Poul Anderson's Ensign Flandry is the opening volume of the Dominic Flandry series, a major part of Anderson's History of Technic Civilization. In Ensign Flandry, the title character is given a guided tour of the planet Merseia but must leave in a hurry. Merseian supremacism threatens the Terran Empire. The problem is ideological.
Larry Niven's and Jerry Pournelle's The Mote In God's Eye is the opening volume of the Moties diptych, a major part of Pournelle's CoDominium future history. In Mote..., crew members and passengers from the human spaceship, MacArthur, are given a guided tour of the planet Mote Prime but must leave in a hurry. The Motie breeding cycle threatens the Second Empire of Man. This problem is biological.
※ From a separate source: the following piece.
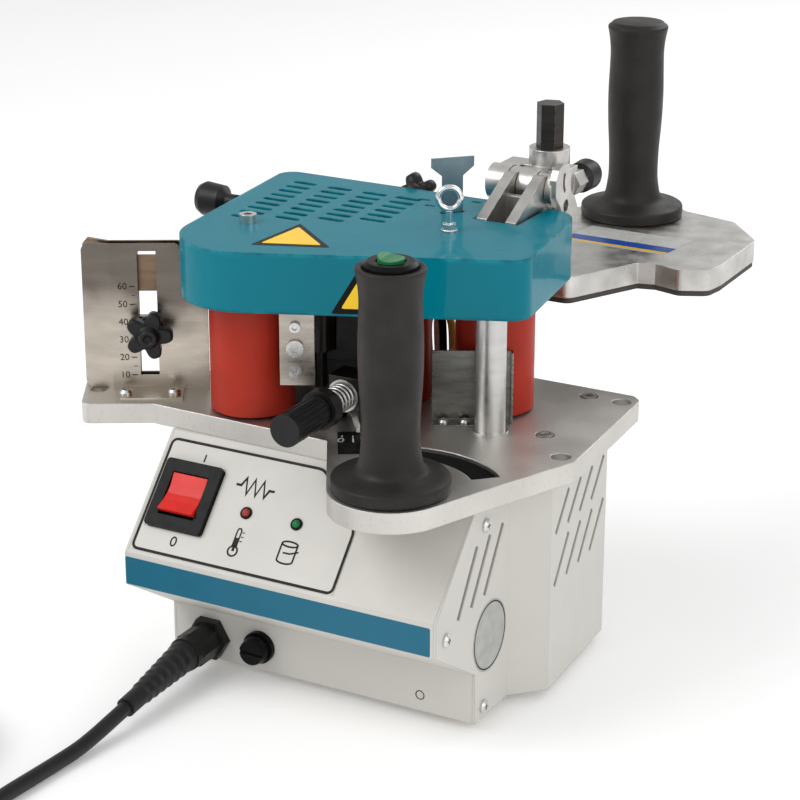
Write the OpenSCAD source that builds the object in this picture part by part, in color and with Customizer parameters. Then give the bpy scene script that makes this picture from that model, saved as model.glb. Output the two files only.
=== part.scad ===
// Portable edge banding machine: hot-melt glue edge bander for straight and curved panels.
// Millimetres, +Z up, +X to the operator's right, +Y away from the operator.
// Inside every module the datum is the housing: x = 0 is its right side, y = 0 the front of
// its nose, z = 0 its bottom face. at_datum() moves that to the part's own origin, which is
// the middle of the machine's footprint on the surface that the feet stand on.

/* [Control housing] */
// Width of the sheet-metal housing
housing_w = 184; // [180:1:190]
// Height of the housing, up to the underside of the deck
housing_h = 127; // [122:1:130]
// Depth of the housing
housing_d = 182; // [180:1:184]
// Sheet thickness of the housing
sheet = 1.5; // [1.2:0.1:2]
// Height of the feet
foot_h = 5; // [4:1:8]

/* [Deck] */
// Thickness of the cast deck plate
deck_t = 11; // [10:0.5:13]
// Diameter of the two bench mounting holes
bench_hole_d = 10.5; // [8:0.5:11]

/* [Rollers and cover] */
// Radius of the left (feed) roller sleeve
feed_r = 22.4; // [20:0.2:22.6]
// Radius of the right (pressure) roller sleeve
press_r = 21; // [18:0.5:21.2]
// Clear height from the deck to the cover
work_h = 64; // [62:1:66]
// Height of the cover
cover_h = 32; // [30:1:34]
// Sheet thickness of the cover
cover_t = 1.5; // [1.2:0.1:2]
// Radius of the support pillars
pillar_r = 8; // [7:0.5:8]

/* [Grips] */
// Radius of the flange under each grip
grip_flange_r = 29.8; // [26:0.2:30]
// Height of each grip
grip_h = 115; // [112:1:118]

/* [Support shoe] */
// Thickness of the support shoe
shoe_t = 12; // [10:1:13]
// Thickness of the rubber under the shoe
pad_t = 3.2; // [2:0.2:4]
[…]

I appreciate two works simultaneously without implying that there is any textual one-to-one correspondence. Both series are Heinleinian future histories although with a structural difference. Whereas Anderson's Psychotechnic History and, I think, Pournelle's CoDominium History were consciously modeled on Robert Heinlein's Future History, the Technic History grew into a vaster Heinleinian template by the fusion of two originally independent series.
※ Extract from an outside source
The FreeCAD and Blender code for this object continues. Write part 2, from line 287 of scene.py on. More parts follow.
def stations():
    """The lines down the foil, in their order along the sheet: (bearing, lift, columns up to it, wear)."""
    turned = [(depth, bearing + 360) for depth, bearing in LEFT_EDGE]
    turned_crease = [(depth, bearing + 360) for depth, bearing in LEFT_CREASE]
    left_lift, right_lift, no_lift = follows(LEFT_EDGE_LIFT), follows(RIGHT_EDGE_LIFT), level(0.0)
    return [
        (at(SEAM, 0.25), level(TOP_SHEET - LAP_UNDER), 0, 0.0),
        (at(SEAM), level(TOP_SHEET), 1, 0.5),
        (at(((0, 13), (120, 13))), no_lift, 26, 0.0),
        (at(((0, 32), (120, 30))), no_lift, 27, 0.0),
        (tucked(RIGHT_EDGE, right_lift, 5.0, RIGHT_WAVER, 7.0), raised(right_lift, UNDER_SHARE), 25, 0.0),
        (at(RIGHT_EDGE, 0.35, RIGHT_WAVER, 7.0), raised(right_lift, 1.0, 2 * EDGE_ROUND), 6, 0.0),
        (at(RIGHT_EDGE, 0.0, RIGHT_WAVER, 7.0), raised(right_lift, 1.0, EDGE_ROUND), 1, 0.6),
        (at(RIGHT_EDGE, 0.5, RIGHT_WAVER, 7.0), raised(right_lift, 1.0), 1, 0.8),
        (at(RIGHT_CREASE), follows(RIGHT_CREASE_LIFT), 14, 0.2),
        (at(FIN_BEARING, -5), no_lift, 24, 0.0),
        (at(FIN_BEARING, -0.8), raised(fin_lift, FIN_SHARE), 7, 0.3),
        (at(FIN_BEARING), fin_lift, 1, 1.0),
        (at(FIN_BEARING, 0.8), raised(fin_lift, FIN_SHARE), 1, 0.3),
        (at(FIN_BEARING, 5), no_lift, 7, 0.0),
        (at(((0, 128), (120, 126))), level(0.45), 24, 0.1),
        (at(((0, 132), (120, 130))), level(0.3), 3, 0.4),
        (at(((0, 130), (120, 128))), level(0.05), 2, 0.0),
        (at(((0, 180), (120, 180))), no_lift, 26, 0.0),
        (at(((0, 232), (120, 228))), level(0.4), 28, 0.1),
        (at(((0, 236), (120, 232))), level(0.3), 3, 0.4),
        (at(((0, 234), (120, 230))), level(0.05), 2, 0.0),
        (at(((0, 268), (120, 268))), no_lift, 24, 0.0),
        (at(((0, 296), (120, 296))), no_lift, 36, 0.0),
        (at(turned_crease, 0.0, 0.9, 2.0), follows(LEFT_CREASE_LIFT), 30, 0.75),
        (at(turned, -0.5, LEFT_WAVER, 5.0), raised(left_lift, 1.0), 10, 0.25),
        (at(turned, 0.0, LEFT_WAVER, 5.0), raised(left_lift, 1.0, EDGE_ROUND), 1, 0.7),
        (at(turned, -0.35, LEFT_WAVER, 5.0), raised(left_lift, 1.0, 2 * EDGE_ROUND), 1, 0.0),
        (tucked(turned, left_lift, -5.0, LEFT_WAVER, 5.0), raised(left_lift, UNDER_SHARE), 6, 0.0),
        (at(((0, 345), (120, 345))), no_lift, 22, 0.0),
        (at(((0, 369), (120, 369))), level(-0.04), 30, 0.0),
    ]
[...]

A future history comprises several successive periods, e.g., -
Heinlein: technological advances, interplanetary imperialism, the Prophets, the Covenant, the first mature culture;
Asimov: Robots, Empire, Foundation;
Cities In Flight: the Vegan Tyranny, the Earthman culture, the Web of Hercules, new universes;
The Seedling Stars: Port Authority; extrasolar colonies; a far future "Watershed";
Psychotechnic: UN, Solar Union, Stellar Union, Galactic civilization;
Technic: several periods, including Commonwealth (van Rijn) and Empire (Flandry);
Niven: interplanetary exploration; UN and Belt, Man-Kzin Wars, Known Space, the Thousand Worlds;
Pournelle: CoDominium, First Empire, Secession Wars, Second Empire.
(Blog readers will recognize Asimov's as another fused future history.)
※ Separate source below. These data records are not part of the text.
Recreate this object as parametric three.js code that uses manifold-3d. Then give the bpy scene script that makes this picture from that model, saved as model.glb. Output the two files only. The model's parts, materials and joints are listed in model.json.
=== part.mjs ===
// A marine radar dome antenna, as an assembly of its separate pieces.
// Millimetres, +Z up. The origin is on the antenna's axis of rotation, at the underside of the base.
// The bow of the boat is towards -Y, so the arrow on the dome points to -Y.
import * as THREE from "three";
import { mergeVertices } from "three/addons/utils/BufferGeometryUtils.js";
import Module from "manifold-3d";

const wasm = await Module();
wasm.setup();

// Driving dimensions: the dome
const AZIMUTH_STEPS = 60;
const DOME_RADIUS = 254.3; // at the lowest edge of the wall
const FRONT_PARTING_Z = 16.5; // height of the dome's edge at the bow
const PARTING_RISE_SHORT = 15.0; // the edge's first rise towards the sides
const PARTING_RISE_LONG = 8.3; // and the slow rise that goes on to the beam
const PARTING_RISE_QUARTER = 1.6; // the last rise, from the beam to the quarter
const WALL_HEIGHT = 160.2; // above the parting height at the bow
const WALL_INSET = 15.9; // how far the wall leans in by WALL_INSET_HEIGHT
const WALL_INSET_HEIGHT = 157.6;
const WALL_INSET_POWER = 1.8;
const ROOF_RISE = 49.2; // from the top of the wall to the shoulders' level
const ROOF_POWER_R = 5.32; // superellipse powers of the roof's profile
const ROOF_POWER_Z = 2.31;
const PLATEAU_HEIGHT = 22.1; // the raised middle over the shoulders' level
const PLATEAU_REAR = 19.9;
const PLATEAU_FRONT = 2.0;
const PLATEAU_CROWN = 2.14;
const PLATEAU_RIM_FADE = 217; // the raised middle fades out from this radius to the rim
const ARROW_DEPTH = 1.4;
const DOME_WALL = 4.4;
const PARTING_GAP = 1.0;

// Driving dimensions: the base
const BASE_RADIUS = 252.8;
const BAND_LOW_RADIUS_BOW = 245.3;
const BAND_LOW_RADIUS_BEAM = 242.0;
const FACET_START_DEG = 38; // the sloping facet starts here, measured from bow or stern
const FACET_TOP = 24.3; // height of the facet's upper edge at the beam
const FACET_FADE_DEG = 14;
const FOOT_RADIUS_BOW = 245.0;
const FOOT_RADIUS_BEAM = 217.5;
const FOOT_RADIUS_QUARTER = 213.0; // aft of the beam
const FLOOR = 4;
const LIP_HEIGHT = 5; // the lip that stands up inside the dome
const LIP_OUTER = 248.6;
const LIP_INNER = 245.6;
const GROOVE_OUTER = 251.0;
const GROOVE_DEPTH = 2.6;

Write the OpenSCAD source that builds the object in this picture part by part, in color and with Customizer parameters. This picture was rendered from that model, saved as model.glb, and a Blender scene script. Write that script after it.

James Blish and Poul Anderson also link the future to the past -
After Such Knowledge:
Roger Bacon, possibly inspired by a demon, invents scientific method;
demons manifest in the twentieth century;
a Jesuit biologist suspects demonic influence on an extrasolar planet in the twenty first century.
The Boat Of A Million Years:
immortals live through history into an indefinite future.
1 comment:
Kaor, Paul!
And we both agreed in finding Asimov's work to be, ultimately, unsatisfactory. One of those unsatisfactory points being how I did not find Asimov's attempted fusing of his Robots stories with the Foundation series convincing. He should have kept them separate.